Exercise brief ::
Repeat the listing in full. Nothing may be added or left out.

Extracted entries ::
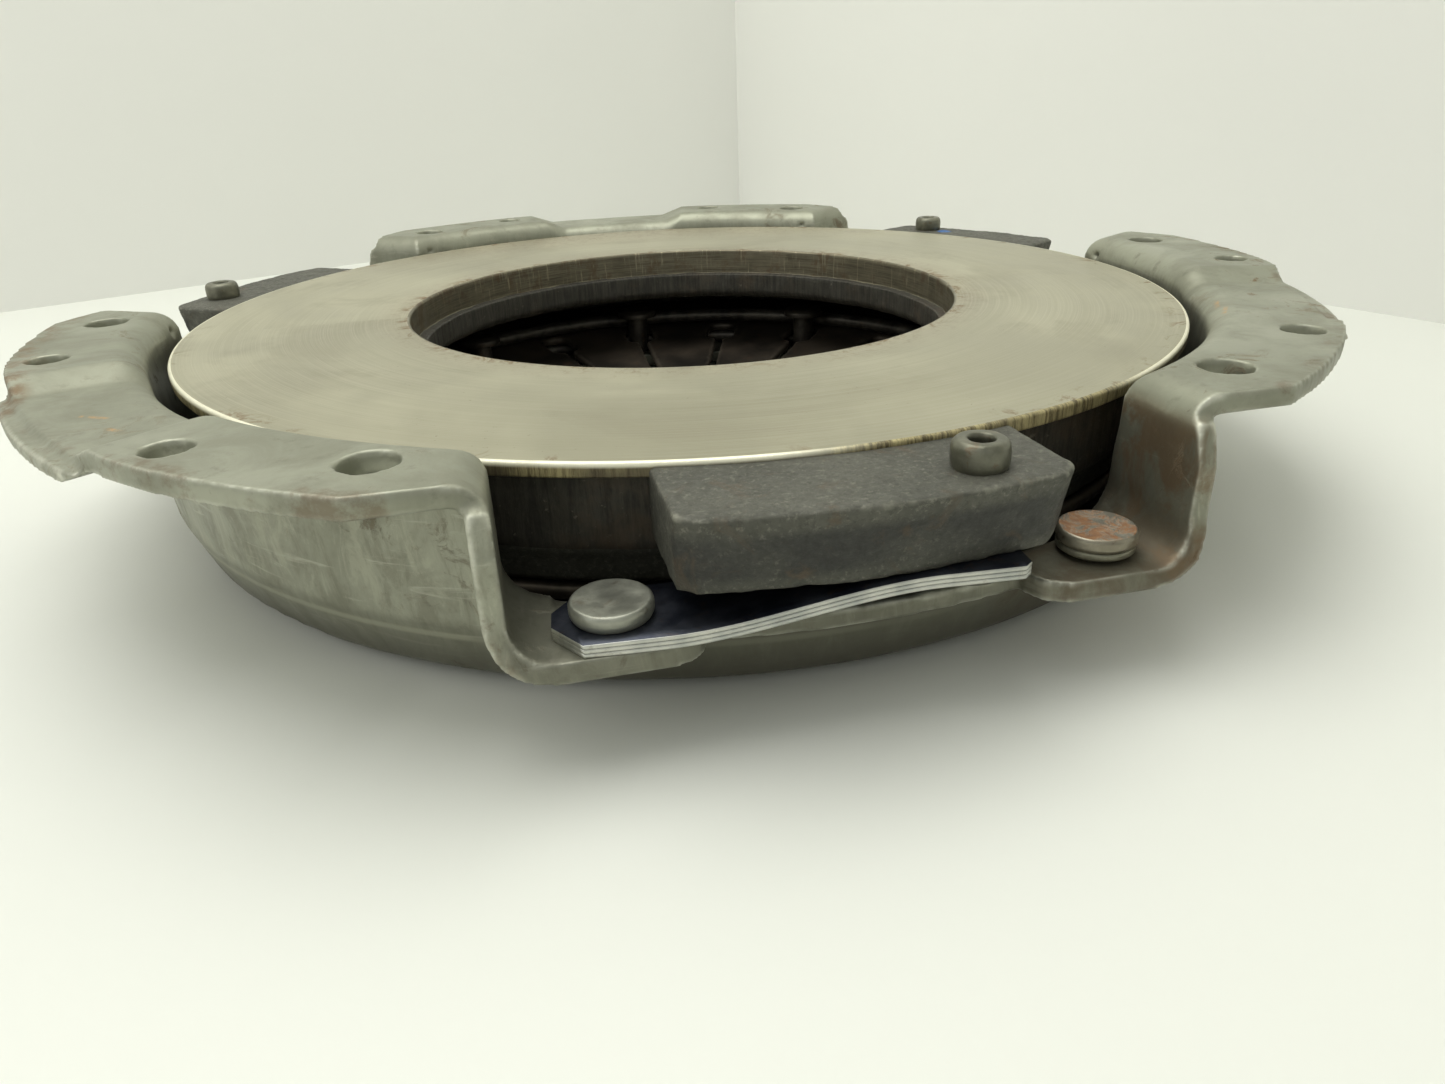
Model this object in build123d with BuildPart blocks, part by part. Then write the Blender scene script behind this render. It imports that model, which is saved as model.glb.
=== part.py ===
from build123d import *
from math import cos, sin, radians, atan2, degrees, hypot
import os

# Diaphragm-spring clutch cover assembly, 350 mm class, lying with its friction face up.
# Row frame: origin at the centre of the flywheel mounting plane (tops of the flange pads),
# +Z out of the cover towards the flywheel, -Y through the middle of one lug window.
# All lengths in millimetres, all angles in degrees.

# ---------------------------------------------------------------- driving dimensions
sheet = 5.1                      # pressed cover sheet
window_angles = (-90.0, 30.0, 150.0)
segment_angles = (-150.0, -30.0, 90.0)
window_near = 77.8               # half width of a lug window between its parallel sides

wall_in_r = 182.3                # inner face of the cover wall
wall_out_r = wall_in_r + sheet
wall_half = 39.5                 # half angle of a segment before its ends are trimmed
pad_start = 11.5                 # pads run from here to the end of a segment
valley_half = 8.5                # recessed middle of a flange segment
valley_drop = 4.0
flange_blank_r = 219.0
pad_end = 189.6                  # straight end of the pads, along the window axis
shoulder_r = 191.5               # trimmed edge of the bowl between the tabs

mid_hole_r, mid_hole_circle, mid_hole_angle = 5.5, 206.5, 15.75
end_hole_r, end_hole_circle, end_hole_angle = 6.5, 198.5, 29.5

tab_top = -38.0                  # strap tabs, one each side of a window
tab_edge = 198.3                 # outer edge of the tabs, along the window axis
tab_left_end = 36.0              # across from the window centre, strap side
tab_right_end = 39.5             # across from the window centre, stop side
bend_top_r = 8.0
bend_tab_r = 9.0

cover_bottom = -64.0             # outside face of the cover's back
cover_floor = cover_bottom + sheet
cover_opening_r = 112.0

face_z = -7.0                    # friction face
plate_r = 177.0
bore_r = 101.2
bore_lip_r, bore_lip_z = 97.4, -17.5   # rough cast bore below the machined one
rim_bottom = -10.7
cast_r = 171.7
plate_back = -29.0
ridge_r, ridge_z = 163.0, -43.3  # crest that bears on the diaphragm

lug_top, lug_bottom, lug_r, lug_half = -8.3, -27.4, 206.0, 44.2   # outline at the top of a lug
lug_draft_r, lug_draft_side = 5.0, 2.6                            # how much less at its bottom

strap_circle = 194.5             # circle of all the strap and stop rivets
strap_cover_angle = -16.7        # from the window centre
strap_lug_angle = 7.1
stop_angle = 18.4
leaf_t, leaf_pitch, leaf_w = 1.0, 1.03, 23.5
leaf_tail = 13.0
leaf_nose = 9.5
shank_r = 5.0
tab_head_r, tab_head_h = 7.3, 2.6
fit_gap = 0.02

fulcrum_r = 132.5                # mean radius of the two fulcrum rings
fulcrum_wire_r = 3.25
fulcrum_rivet_circle = 124.0
fulcrum_rivet_count = 9

finger_count = 18
spring_t = 4.2
spring_slope = 0.148             # rise of the free cone per unit of radius
spring_out_r, spring_in_r = 168.0, 47.0
spring_under_at_fulcrum = cover_floor + 2 * fulcrum_wire_r + 0.08
spring_slot_w = 3.2


def spring_under(r):
    return spring_under_at_fulcrum + spring_slope * (r - fulcrum_r)


def on_circle(r, angle):
    return (r * cos(radians(angle)), r * sin(radians(angle)))


def radial_plane(angle):
    # local x runs outward along the radius, local y is up
    a = radians(angle)
    return Plane(origin=(0, 0, 0), x_dir=(cos(a), sin(a), 0), z_dir=(sin(a), -cos(a), 0))


def tangent_plane(angle, r):
    # local x runs counter-clockwise along the rim, local y is up, the normal points outward
    a = radians(angle)
    return Plane(origin=(r * cos(a), r * sin(a), 0), x_dir=(-sin(a), cos(a), 0), z_dir=(cos(a), sin(a), 0))


def wall_section(top):
    # wall and flange of a segment, down to where it joins the bowl
    return [
        (wall_in_r, top), (flange_blank_r, top), (flange_blank_r, top - sheet),
        (wall_out_r, top - sheet), (184.9, -46.6), (180.1, -44.86),
    ]


# ---------------------------------------------------------------- cover
def window_frame(angle, z):
    # local x runs outward along the middle of a window, local y across it
    a = radians(angle)
    return Plane(origin=(0, 0, z), x_dir=(cos(a), sin(a), 0), z_dir=(0, 0, 1))


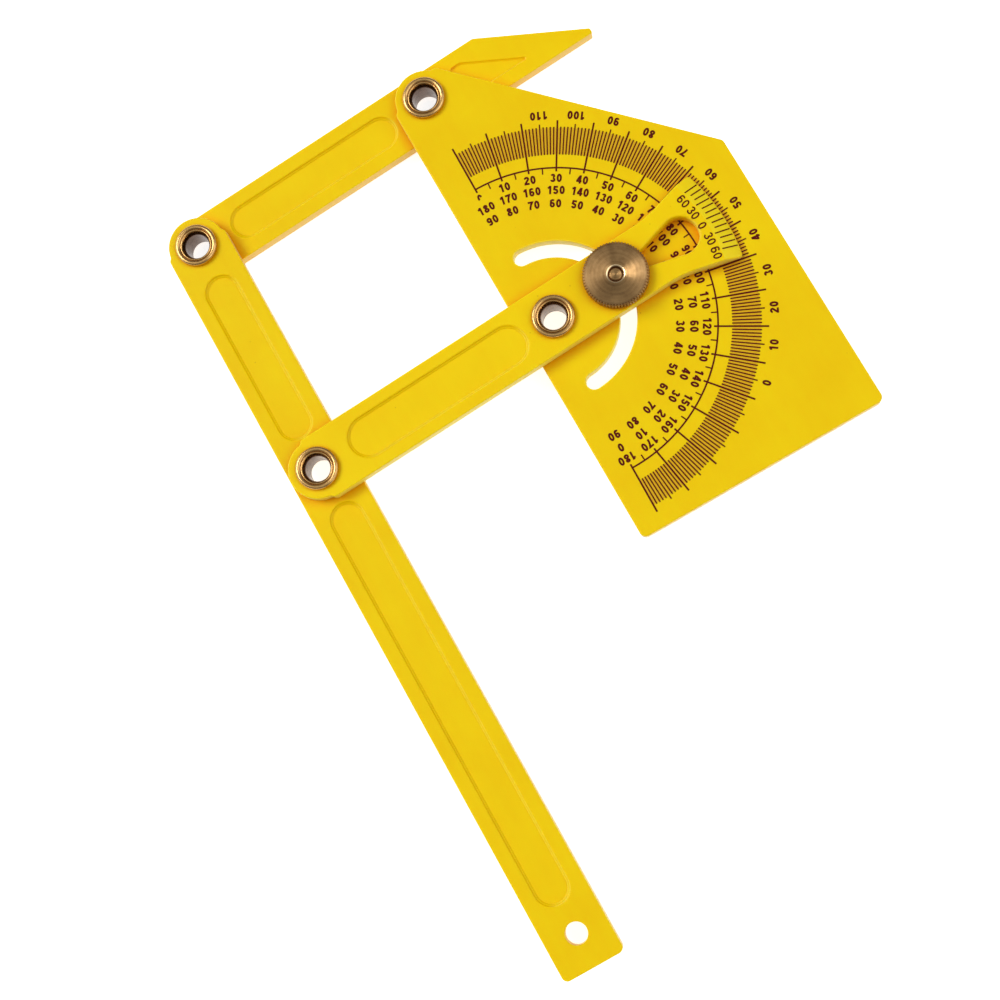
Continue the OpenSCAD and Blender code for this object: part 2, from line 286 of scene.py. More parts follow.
def yellow_plastic(name, colour, deeper, seed, rough=0.38, side=None, lit=False):
    """Solid-coloured moulded plastic: faint flow clouds, a fine mould grain, hair scratches and
    specks. Where ambient occlusion finds it closed in, it is mixed toward orange, a painted shade.
    Upright walls get the side colour as painted light; with lit, only the rims facing the key lamp, a
    painted highlight."""
    bench = Bench(name)
    where = bench.place()
    clouds = bench.noise(where, 55, 3, 0.55, seed)
    streaks = bench.noise(bench.place((1, 0.12, 1)), 420, 2, 0.5, seed + 3)
    grain = bench.noise(where, 5200, 2, 0.6, seed)
    fine = bench.noise(bench.place((0.05, 1, 1)), 2600, 1, 0.5, seed + 7)
    scratches = bench.ramp(fine, 0.68, 0.78)
    tone = bench.ramp(clouds * 0.75 + streaks * 0.25, 0.36, 0.66)
    cell = bench.node("ShaderNodeTexVoronoi", None, {"Vector": where, "Scale": 250.0})
    dusty = bench.ramp(bench.noise(where, 90, 1, 0.5, seed + 5), 0.52, 0.56)
    speck = (1 - bench.ramp(cell, 0.02, 0.045)) * dusty
    # Painted shade: where ambient occlusion finds the plastic closed in, the colour is mixed toward
    # orange.
    open_sky = bench.node("ShaderNodeAmbientOcclusion", {"samples": 8}, {"Distance": 0.004}, 1)
    closed = bench.ramp(1 - open_sky, 0.12, 0.6)
    shade = bench.mix(closed * 0.85, bench.mix(tone, deeper, colour), paint(236, 146, 0))
    shade = bench.mix(speck * 0.45, shade, paint(150, 84, 10))
    # Painted light: upright walls are mixed toward the paler side colour; with lit, only the rims and
    # walls facing the key lamp, a painted highlight.
    if side:
        normal = bench.node("ShaderNodeNewGeometry", out="Normal")
        tilt = 1 - bench.unsigned(bench.along(normal, (0, 0, 1)))
        upright = bench.ramp(tilt, 0.08, 0.5) if lit else bench.ramp(tilt, 0.4, 0.95)
        share = bench.ramp(bench.along(normal, (-0.73, 0.68, 0)), 0.05, 0.5) if lit else 0.85
        shade = bench.mix(upright * share, shade, side)
    gloss = clouds * 0.1 + scratches * 0.12 + (rough - 0.05)
    height = grain * 0.6 - scratches * 0.5 + clouds * 2
    bump = bench.node("ShaderNodeBump", None, {
        "Strength": 0.25, "Distance": 0.00004, "Height": height})
    plastic = bench.node("ShaderNodeBsdfPrincipled", None, {
        "Base Color": shade, "Roughness": gloss, "Normal": bump, "Specular IOR Level": 0.1,
        "Subsurface Weight": 0.3, "Subsurface Radius": (1, 0.7, 0.2), "Subsurface Scale": 0.001})
    return bench.close(plastic)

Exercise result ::
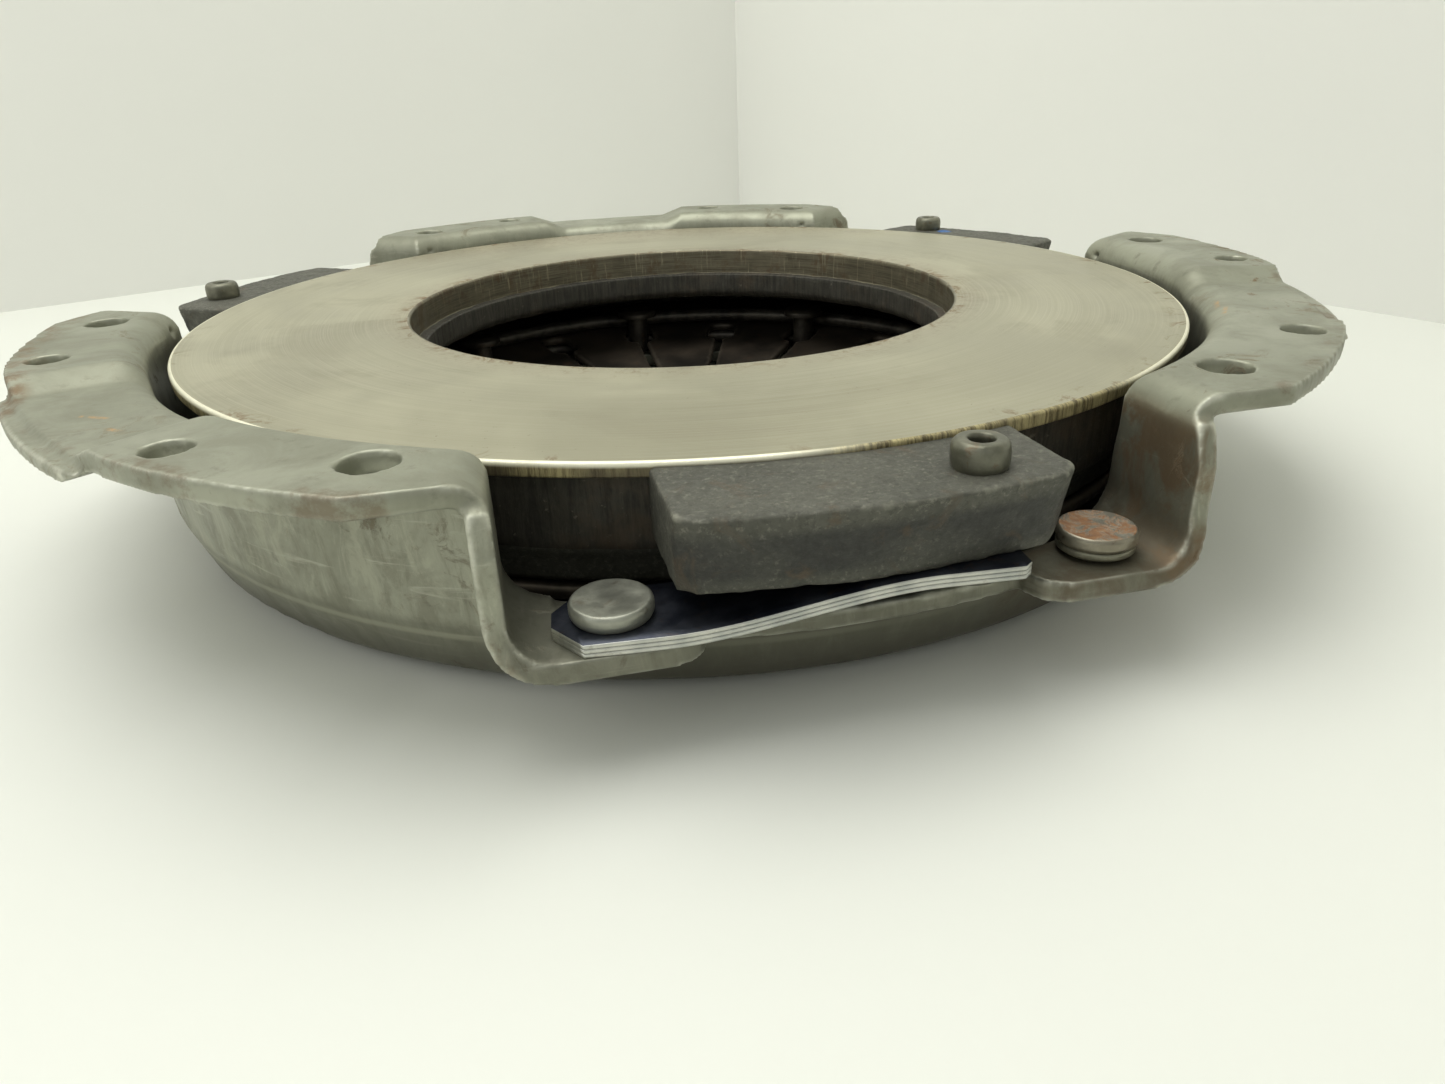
Model this object in build123d with BuildPart blocks, part by part. Then write the Blender scene script behind this render. It imports that model, which is saved as model.glb.
=== part.py ===
from build123d import *
from math import cos, sin, radians, atan2, degrees, hypot
import os

# Diaphragm-spring clutch cover assembly, 350 mm class, lying with its friction face up.
# Row frame: origin at the centre of the flywheel mounting plane (tops of the flange pads),
# +Z out of the cover towards the flywheel, -Y through the middle of one lug window.
# All lengths in millimetres, all angles in degrees.

# ---------------------------------------------------------------- driving dimensions
sheet = 5.1                      # pressed cover sheet
window_angles = (-90.0, 30.0, 150.0)
segment_angles = (-150.0, -30.0, 90.0)
window_near = 77.8               # half width of a lug window between its parallel sides

wall_in_r = 182.3                # inner face of the cover wall
wall_out_r = wall_in_r + sheet
wall_half = 39.5                 # half angle of a segment before its ends are trimmed
pad_start = 11.5                 # pads run from here to the end of a segment
valley_half = 8.5                # recessed middle of a flange segment
valley_drop = 4.0
flange_blank_r = 219.0
pad_end = 189.6                  # straight end of the pads, along the window axis
shoulder_r = 191.5               # trimmed edge of the bowl between the tabs

mid_hole_r, mid_hole_circle, mid_hole_angle = 5.5, 206.5, 15.75
end_hole_r, end_hole_circle, end_hole_angle = 6.5, 198.5, 29.5

tab_top = -38.0                  # strap tabs, one each side of a window
tab_edge = 198.3                 # outer edge of the tabs, along the window axis
tab_left_end = 36.0              # across from the window centre, strap side
tab_right_end = 39.5             # across from the window centre, stop side
bend_top_r = 8.0
bend_tab_r = 9.0

cover_bottom = -64.0             # outside face of the cover's back
cover_floor = cover_bottom + sheet
cover_opening_r = 112.0

face_z = -7.0                    # friction face
plate_r = 177.0
bore_r = 101.2
bore_lip_r, bore_lip_z = 97.4, -17.5   # rough cast bore below the machined one
rim_bottom = -10.7
cast_r = 171.7
plate_back = -29.0
ridge_r, ridge_z = 163.0, -43.3  # crest that bears on the diaphragm

lug_top, lug_bottom, lug_r, lug_half = -8.3, -27.4, 206.0, 44.2   # outline at the top of a lug
lug_draft_r, lug_draft_side = 5.0, 2.6                            # how much less at its bottom

strap_circle = 194.5             # circle of all the strap and stop rivets
strap_cover_angle = -16.7        # from the window centre
strap_lug_angle = 7.1
stop_angle = 18.4
leaf_t, leaf_pitch, leaf_w = 1.0, 1.03, 23.5
leaf_tail = 13.0
leaf_nose = 9.5
shank_r = 5.0
tab_head_r, tab_head_h = 7.3, 2.6
fit_gap = 0.02

fulcrum_r = 132.5                # mean radius of the two fulcrum rings
fulcrum_wire_r = 3.25
fulcrum_rivet_circle = 124.0
fulcrum_rivet_count = 9

finger_count = 18
spring_t = 4.2
spring_slope = 0.148             # rise of the free cone per unit of radius
spring_out_r, spring_in_r = 168.0, 47.0
spring_under_at_fulcrum = cover_floor + 2 * fulcrum_wire_r + 0.08
spring_slot_w = 3.2


def spring_under(r):
    return spring_under_at_fulcrum + spring_slope * (r - fulcrum_r)


def on_circle(r, angle):
    return (r * cos(radians(angle)), r * sin(radians(angle)))


def radial_plane(angle):
    # local x runs outward along the radius, local y is up
    a = radians(angle)
    return Plane(origin=(0, 0, 0), x_dir=(cos(a), sin(a), 0), z_dir=(sin(a), -cos(a), 0))


def tangent_plane(angle, r):
    # local x runs counter-clockwise along the rim, local y is up, the normal points outward
    a = radians(angle)
    return Plane(origin=(r * cos(a), r * sin(a), 0), x_dir=(-sin(a), cos(a), 0), z_dir=(cos(a), sin(a), 0))


def wall_section(top):
    # wall and flange of a segment, down to where it joins the bowl
    return [
        (wall_in_r, top), (flange_blank_r, top), (flange_blank_r, top - sheet),
        (wall_out_r, top - sheet), (184.9, -46.6), (180.1, -44.86),
    ]


# ---------------------------------------------------------------- cover
def window_frame(angle, z):
    # local x runs outward along the middle of a window, local y across it
    a = radians(angle)
    return Plane(origin=(0, 0, z), x_dir=(cos(a), sin(a), 0), z_dir=(0, 0, 1))


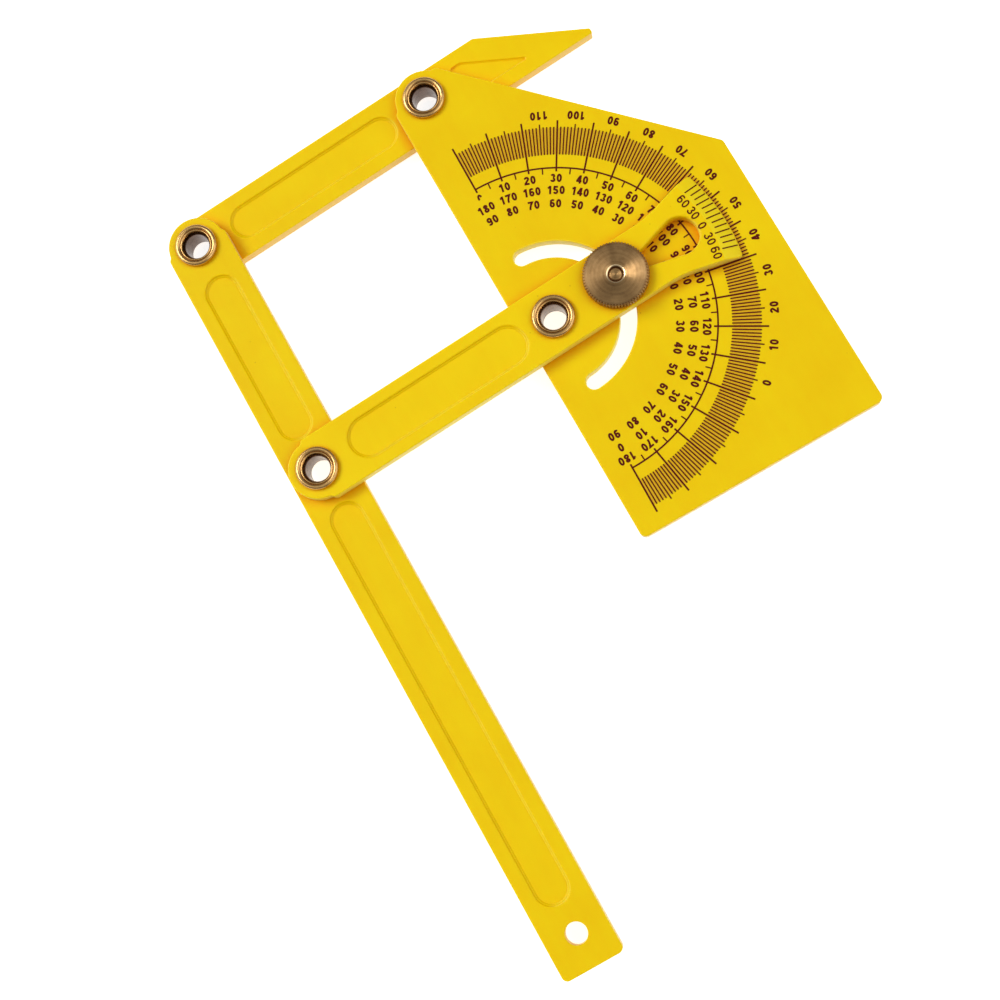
Continue the OpenSCAD and Blender code for this object: part 2, from line 286 of scene.py. More parts follow.
def yellow_plastic(name, colour, deeper, seed, rough=0.38, side=None, lit=False):
    """Solid-coloured moulded plastic: faint flow clouds, a fine mould grain, hair scratches and
    specks. Where ambient occlusion finds it closed in, it is mixed toward orange, a painted shade.
    Upright walls get the side colour as painted light; with lit, only the rims facing the key lamp, a
    painted highlight."""
    bench = Bench(name)
    where = bench.place()
    clouds = bench.noise(where, 55, 3, 0.55, seed)
    streaks = bench.noise(bench.place((1, 0.12, 1)), 420, 2, 0.5, seed + 3)
    grain = bench.noise(where, 5200, 2, 0.6, seed)
    fine = bench.noise(bench.place((0.05, 1, 1)), 2600, 1, 0.5, seed + 7)
    scratches = bench.ramp(fine, 0.68, 0.78)
    tone = bench.ramp(clouds * 0.75 + streaks * 0.25, 0.36, 0.66)
    cell = bench.node("ShaderNodeTexVoronoi", None, {"Vector": where, "Scale": 250.0})
    dusty = bench.ramp(bench.noise(where, 90, 1, 0.5, seed + 5), 0.52, 0.56)
    speck = (1 - bench.ramp(cell, 0.02, 0.045)) * dusty
    # Painted shade: where ambient occlusion finds the plastic closed in, the colour is mixed toward
    # orange.
    open_sky = bench.node("ShaderNodeAmbientOcclusion", {"samples": 8}, {"Distance": 0.004}, 1)
    closed = bench.ramp(1 - open_sky, 0.12, 0.6)
    shade = bench.mix(closed * 0.85, bench.mix(tone, deeper, colour), paint(236, 146, 0))
    shade = bench.mix(speck * 0.45, shade, paint(150, 84, 10))
    # Painted light: upright walls are mixed toward the paler side colour; with lit, only the rims and
    # walls facing the key lamp, a painted highlight.
    if side:
        normal = bench.node("ShaderNodeNewGeometry", out="Normal")
        tilt = 1 - bench.unsigned(bench.along(normal, (0, 0, 1)))
        upright = bench.ramp(tilt, 0.08, 0.5) if lit else bench.ramp(tilt, 0.4, 0.95)
        share = bench.ramp(bench.along(normal, (-0.73, 0.68, 0)), 0.05, 0.5) if lit else 0.85
        shade = bench.mix(upright * share, shade, side)
    gloss = clouds * 0.1 + scratches * 0.12 + (rough - 0.05)
    height = grain * 0.6 - scratches * 0.5 + clouds * 2
    bump = bench.node("ShaderNodeBump", None, {
        "Strength": 0.25, "Distance": 0.00004, "Height": height})
    plastic = bench.node("ShaderNodeBsdfPrincipled", None, {
        "Base Color": shade, "Roughness": gloss, "Normal": bump, "Specular IOR Level": 0.1,
        "Subsurface Weight": 0.3, "Subsurface Radius": (1, 0.7, 0.2), "Subsurface Scale": 0.001})
    return bench.close(plastic)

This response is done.